_SUPPLIED DATA_:
►
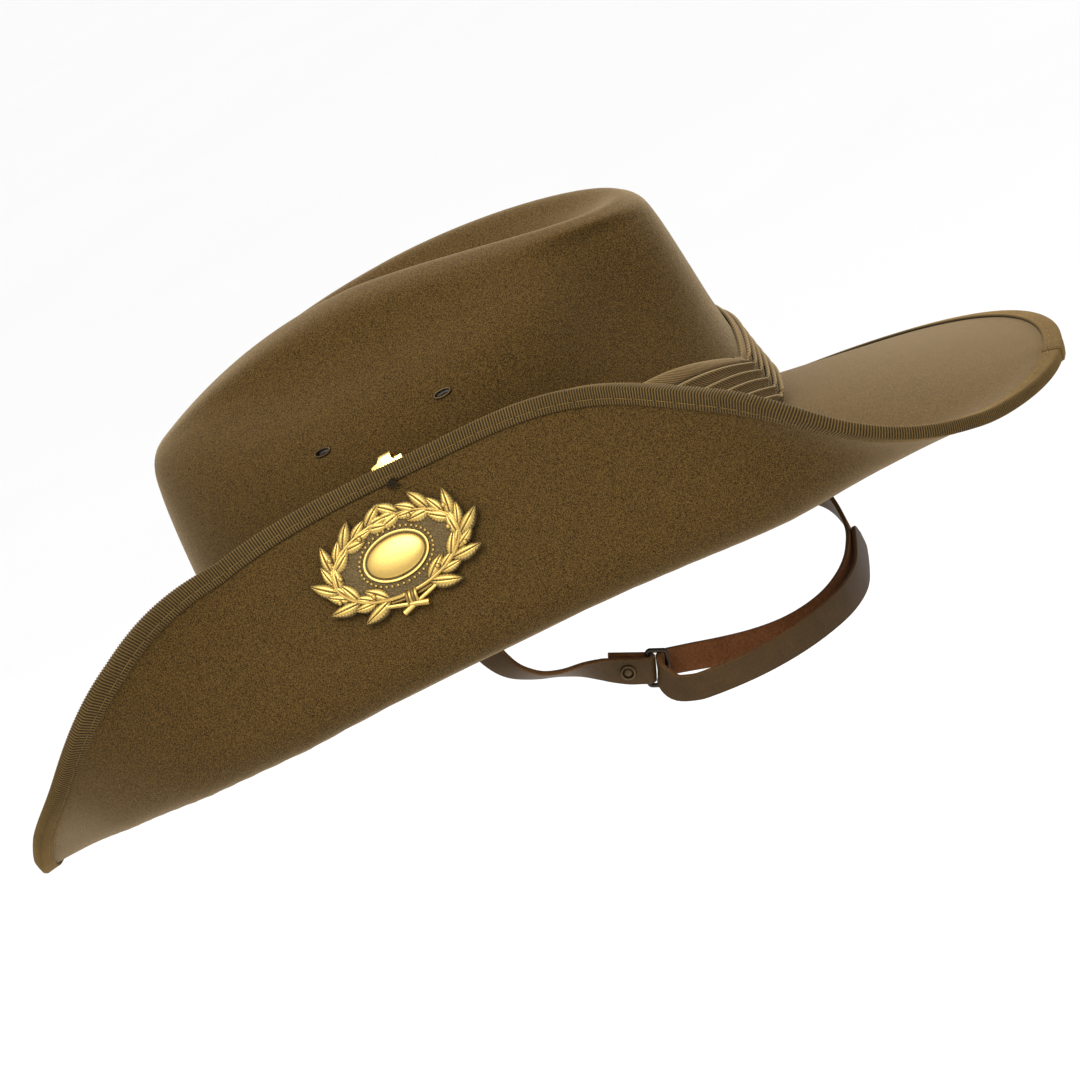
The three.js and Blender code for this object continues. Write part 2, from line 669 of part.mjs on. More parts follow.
// Badge: a cast wreath of laurel round a plain boss, on the outside of the turned-up brim
const badgeSeat = seek(brimPoint, [BADGE_PLACE / (halfLength * 1.7), BRIM * 0.65], BADGE_PLACE, BADGE_LEVEL);
const badgeFrame = (() => {
  const seat = offset(brimPoint, badgeSeat[0], badgeSeat[1], FELT);
  const frame = frameAt(seat.point, seat.normal, vec(0, 0, 1));
  const back = frame.clone().invert();
  let proud = 0;
  for (let a = -24; a <= 24; a++) {
    for (let b = -24; b <= 24; b++) {
      const spot = onBrim(badgeSeat[0] + a * 0.02, badgeSeat[1] + b * 1.5, -FELT).applyMatrix4(back);
      const inside = Math.hypot(spot.x / BADGE_WIDTH, spot.y / BADGE_HEIGHT) < 0.55;
      if (inside && spot.z > proud) proud = spot.z;
    }
  }
  return frameAt(seat.point.addScaledVector(seat.normal, proud + GAP + 0.2), seat.normal, vec(0, 0, 1));
})();

// A leaf: six-sided on the plate, with a raised midrib
function leaf(x, y, angle, long, wide, low, high) {
  const c = Math.cos(angle);
  const s = Math.sin(angle);
  const at = (u, v, z) => vec(x + u * c - v * s, y + u * s + v * c, z);
  const outline = [
    [0, -0.16],
    [0.45, -0.5],
    [1, 0],
    [0.45, 0.5],
    [0, 0.16],
  ];
  const foot = outline.map(([u, v]) => at(u * long, v * wide, low));
  const rim = outline.map(([u, v]) => at(u * long, v * wide, mix(low, high, 0.45)));
  return loft([[at(long * 0.4, 0, low)], foot, rim, [at(long * 0.42, 0, high)]]);
}

function badge() {
  const arcWide = BADGE_WIDTH * 0.36;
  const arcTall = BADGE_HEIGHT * 0.33;
  const centre = BADGE_HEIGHT * -0.02;
  const oval = (wide, tall, z, count) =>
    ringOf(count).map((t) => vec(wide * Math.cos(t), centre + tall * Math.sin(t), z));
  const plate = loft([
    [vec(0, centre, 0)],
    oval(arcWide * 1.08, arcTall * 1.12, 0, 28),
    oval(arcWide * 1.08, arcTall * 1.12, BADGE_PLATE, 28),
    oval(arcWide * 0.8, arcTall * 0.76, BADGE_PLATE, 28),
    [vec(0, centre, BADGE_PLATE)],
  ]);
  const boss = loft([
    [vec(0, centre, BADGE_PLATE * 0.5)],
    oval(arcWide * 0.52, arcTall * 0.62, BADGE_PLATE * 0.5, 20),
    oval(arcWide * 0.52, arcTall * 0.62, BADGE_PLATE * 1.5, 20),
    oval(arcWide * 0.44, arcTall * 0.53, BADGE_PLATE * 2.1, 20),
    oval(arcWide * 0.24, arcTall * 0.29, BADGE_PLATE * 2.6, 20),
    [vec(0, centre, BADGE_PLATE * 2.75)],
  ]);
  let cast = solid(plate).add(solid(boss));
  for (const side of [-1, 1]) {
    for (let i = 0; i < LEAF_PAIRS; i++) {
      const share = i / (LEAF_PAIRS - 1);
      const turn = radians(mix(-72, 74, share));
      const x = arcWide * Math.cos(turn);
      const y = centre + arcTall * Math.sin(turn);
      const along = Math.atan2(arcTall * Math.cos(turn), -arcWide * Math.sin(turn));
      const long = BADGE_HEIGHT * mix(0.29, 0.24, share);
      const wide = BADGE_HEIGHT * 0.125;
      for (const splay of i === LEAF_PAIRS - 1 ? [-0.5, 0.05, 0.6] : [-0.62, 0.62]) {
        const aim = along - splay;
        const angle = side > 0 ? aim : Math.PI - aim;
        const grown = splay > 0.3 ? long * 1.05 : long * 0.92;
        cast = cast.add(solid(leaf(side * x, y, angle, grown, wide, BADGE_PLATE * 0.4, BADGE_PLATE * 2.1)));
      }
    }
    // stems crossed below the boss
    const stem = leaf(side * -arcWide * 0.2, centre - arcTall * 1.42, side > 0 ? 0.3 : Math.PI - 0.3, arcWide * 0.62, 3, 0, BADGE_PLATE * 1.7);
    cast = cast.add(solid(stem));
  }
  const knot = loft([
    [vec(0, centre - arcTall * 1.12, 0)],
    ringOf(10).map((t) => vec(2.6 * Math.cos(t), centre - arcTall * 1.12 + 1.9 * Math.sin(t), 0)),
    ringOf(10).map((t) => vec(2.6 * Math.cos(t), centre - arcTall * 1.12 + 1.9 * Math.sin(t), BADGE_PLATE * 1.6)),
    ringOf(10).map((t) => vec(1.5 * Math.cos(t), centre - arcTall * 1.12 + 1.1 * Math.sin(t), BADGE_PLATE * 2.2)),
    [vec(0, centre - arcTall * 1.12, BADGE_PLATE * 2.3)],
  ]);
  return cast.add(solid(knot));
}
piece("badge", geometryOf(badge()).applyMatrix4(badgeFrame), brass);

// Chin strap
const aim = (swing, lean) => {
  const a = radians(swing);
  const b = radians(lean);
  return vec(Math.sin(a), Math.cos(a) * Math.cos(b), Math.cos(a) * Math.sin(b));
};
const station = (row) => ({
  point: vec(row.out * halfWidth, row.along * halfLength, row.rise * STRAP_DROP),
  width: aim(row.swing, row.lean),
});

// A strap through its stations: the width is squared to the run at each one
function strap(stations) {
  const rings = stations.map((s, i) => {
    const before = stations[Math.max(i - 1, 0)].point;
    const after = stations[Math.min(i + 1, stations.length - 1)].point;
    const run = after.clone().sub(before).normalize();
    const width = s.width.clone().addScaledVector(run, -s.width.dot(run)).normalize();
    const normal = new THREE.Vector3().crossVectors(run, width);
    const corner = (a, b) =>
      s.point.clone().addScaledVector(width, (a * STRAP_WIDTH) / 2).addScaledVector(normal, (b * STRAP) / 2);
    return [corner(-1, -1), corner(1, -1), corner(1, 1), corner(-1, 1)];
  });
  return solid(loft([[centreOf(rings[0])], ...rings, [centreOf(rings.at(-1))]]));
}

// More stations between the rows of a table
function smooth(table, parts) {
  const out = [];
  const keys = ["along", "out", "rise", "swing", "lean"];
  for (let i = 0; i < (table.length - 1) * parts + 1; i++) {
    const row = {};
    for (const key of keys) row[key] = column(table, key, i / parts);
    out.push(station(row));
  }
  return out;
}

// The bars of the buckle lie one behind the other along the strap's run
const strapRun = vec(0, 0.905, -0.425);
const foldWidth = aim(10, 66).addScaledVector(strapRun, -aim(10, 66).dot(strapRun)).normalize();
const foldOut = new THREE.Vector3().crossVectors(foldWidth, strapRun).negate();
const outward = foldOut.x > 0 ? foldOut : foldOut.clone().negate();
const firstBar = vec(halfWidth * 0.877, halfLength * 0.352, -STRAP_DROP * 0.743);
const secondBar = firstBar.clone().addScaledVector(strapRun, BUCKLE_PITCH);
const wrap = BUCKLE_WIRE / 2 + GAP + STRAP / 2;

function foldRound(bar, radius, from, to, steps, forward) {
  return Array.from({ length: steps + 1 }, (_, i) => {
    const t = radians(mix(from, to, i / steps));
    const point = bar
      .clone()
      .addScaledVector(outward, radius * Math.cos(t))
      .addScaledVector(strapRun, forward * radius * Math.sin(t));
    return { point, width: foldWidth };
  });
}

function strapShort() {
  const front = smooth(SHORT_STRAP, 2);
  const fold = foldRound(firstBar, wrap, 0, 180, 6, 1);
  const tail = [3, 8, 12.5].map((back) => ({
    point: fold.at(-1).point.clone().addScaledVector(strapRun, -back).addScaledVector(outward, -0.03 * back),
    width: foldWidth,
  }));
  const lead = [6, 2.5].map((back) => ({
    point: fold[0].point.clone().addScaledVector(strapRun, -back),
    width: foldWidth,
  }));
  return strap([...front, ...lead, ...fold, ...tail]);
}

const studPlace = firstBar.clone().addScaledVector(strapRun, -6).addScaledVector(outward, wrap);
const studFrame = frameAt(studPlace, outward, foldWidth);

function round(frame, radius, from, to, sides) {
  const profile = [
    new THREE.Vector2(0, from),
    new THREE.Vector2(radius, from),
    new THREE.Vector2(radius, to),
    new THREE.Vector2(0, to),
  ];
  return solid(new THREE.LatheGeometry(profile, sides).rotateX(Math.PI / 2).applyMatrix4(frame));
}

const SHANK = 1.0;
const backOfTail = -STRAP * 1.5 - BUCKLE_WIRE - GAP * 2;
const shortStrap = strapShort().subtract(round(studFrame, SHANK + GAP, backOfTail - 3, STRAP * 2, 14));
piece("strap_short", geometryOf(shortStrap), leather);

function stud() {
  const face = STRAP / 2 + GAP;
  const rear = backOfTail - GAP - 0.7;
  const profile = [
    [0, rear - 0.8],
    [2.1, rear - 0.8],
    [2.1, rear],
    [SHANK, rear],
    [SHANK, face],
    [STUD_RADIUS, face],
    [STUD_RADIUS, face + 0.4],
    [STUD_RADIUS * 0.72, face + 0.9],
    [STUD_RADIUS * 0.5, face + 0.6],
    [0, face + 0.7],
  ].map(([r, z]) => new THREE.Vector2(r, z));
  return new THREE.LatheGeometry(profile, 14).rotateX(Math.PI / 2).applyMatrix4(studFrame);
}
piece("strap_stud", geometryOf(solid(stud())), bronze);

function buckle() {
  const half = BUCKLE_LENGTH / 2;
  const corners = [
    firstBar.clone().addScaledVector(foldWidth, -half),
    firstBar.clone().addScaledVector(foldWidth, half),
    secondBar.clone().addScaledVector(foldWidth, half),
    secondBar.clone().addScaledVector(foldWidth, -half),
  ];
  const middle = firstBar.clone().lerp(secondBar, 0.5);
  const rings = corners.map((corner) => {
    const away = corner.clone().sub(middle);
    const along = strapRun.clone().multiplyScalar(Math.sign(away.dot(strapRun)));
    const across = foldWidth.clone().multiplyScalar(Math.sign(away.dot(foldWidth)));
    const diagonal = along.add(across);
    return ringOf(8).map((t) =>
      corner
        .clone()
        .addScaledVector(diagonal, (Math.cos(t) * BUCKLE_WIRE) / 2)
        .addScaledVector(outward, (Math.sin(t) * BUCKLE_WIRE) / 2),
    );
  });
  return solid(loft(rings, true));
}
piece("strap_buckle", geometryOf(buckle()), blackMetal);

function strapLong() {
  const bend = secondBar.clone().addScaledVector(strapRun, 1.3);
  const fold = foldRound(bend, wrap + 1.8, 180, 0, 8, -1).map((s, i, all) => ({
    point: s.point.clone().addScaledVector(vec(0, 0, -1), mix(-0.4, 3.8, (i / (all.length - 1)) ** 2)),
    width: s.width,
  }));
  return strap([...smooth(LONG_STRAP_RUNNING, 2), ...fold, ...smooth(LONG_STRAP_TAIL, 2)]);
}
piece("strap_long", geometryOf(strapLong()), leather);

export default hat;
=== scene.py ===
# Slouch hat: felt body, ribbed binding, pleated band, hook, badge and chin strap.
# Shapes are worked out in millimetres and stored in metres.
import math

import bpy
import numpy as np
from mathutils import Matrix, Vector


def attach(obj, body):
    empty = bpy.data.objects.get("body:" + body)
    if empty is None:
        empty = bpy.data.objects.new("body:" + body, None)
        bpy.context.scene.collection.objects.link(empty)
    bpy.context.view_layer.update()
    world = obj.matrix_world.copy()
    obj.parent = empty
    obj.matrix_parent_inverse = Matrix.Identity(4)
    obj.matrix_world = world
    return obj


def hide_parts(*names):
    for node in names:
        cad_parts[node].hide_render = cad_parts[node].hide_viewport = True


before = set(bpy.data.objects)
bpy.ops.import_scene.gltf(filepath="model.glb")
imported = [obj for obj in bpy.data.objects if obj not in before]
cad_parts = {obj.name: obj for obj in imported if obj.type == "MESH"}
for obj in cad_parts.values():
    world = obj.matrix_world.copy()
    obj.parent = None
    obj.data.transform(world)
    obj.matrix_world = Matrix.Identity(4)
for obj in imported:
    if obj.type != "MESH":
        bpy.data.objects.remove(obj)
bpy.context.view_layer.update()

MM = 0.001

# Fineness of the pieces: columns round the hat and for each rib, rows of crown and brim
FELT_COLUMNS = 400
OUTER_ROWS = (84, 60)
INNER_ROWS = (40, 30)
BAND_COLUMNS = 620
RIB_COLUMNS = 4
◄
_BRIEF_:
Print exactly the lines above from the one with "const fold = foldRound(bend, wrap" to the one with "if empty is", including both.

_RIGHT ANSWER_:
  const fold = foldRound(bend, wrap + 1.8, 180, 0, 8, -1).map((s, i, all) => ({
    point: s.point.clone().addScaledVector(vec(0, 0, -1), mix(-0.4, 3.8, (i / (all.length - 1)) ** 2)),
    width: s.width,
  }));
  return strap([...smooth(LONG_STRAP_RUNNING, 2), ...fold, ...smooth(LONG_STRAP_TAIL, 2)]);
}
piece("strap_long", geometryOf(strapLong()), leather);

export default hat;
=== scene.py ===
# Slouch hat: felt body, ribbed binding, pleated band, hook, badge and chin strap.
# Shapes are worked out in millimetres and stored in metres.
import math

import bpy
import numpy as np
from mathutils import Matrix, Vector


def attach(obj, body):
    empty = bpy.data.objects.get("body:" + body)
    if empty is None:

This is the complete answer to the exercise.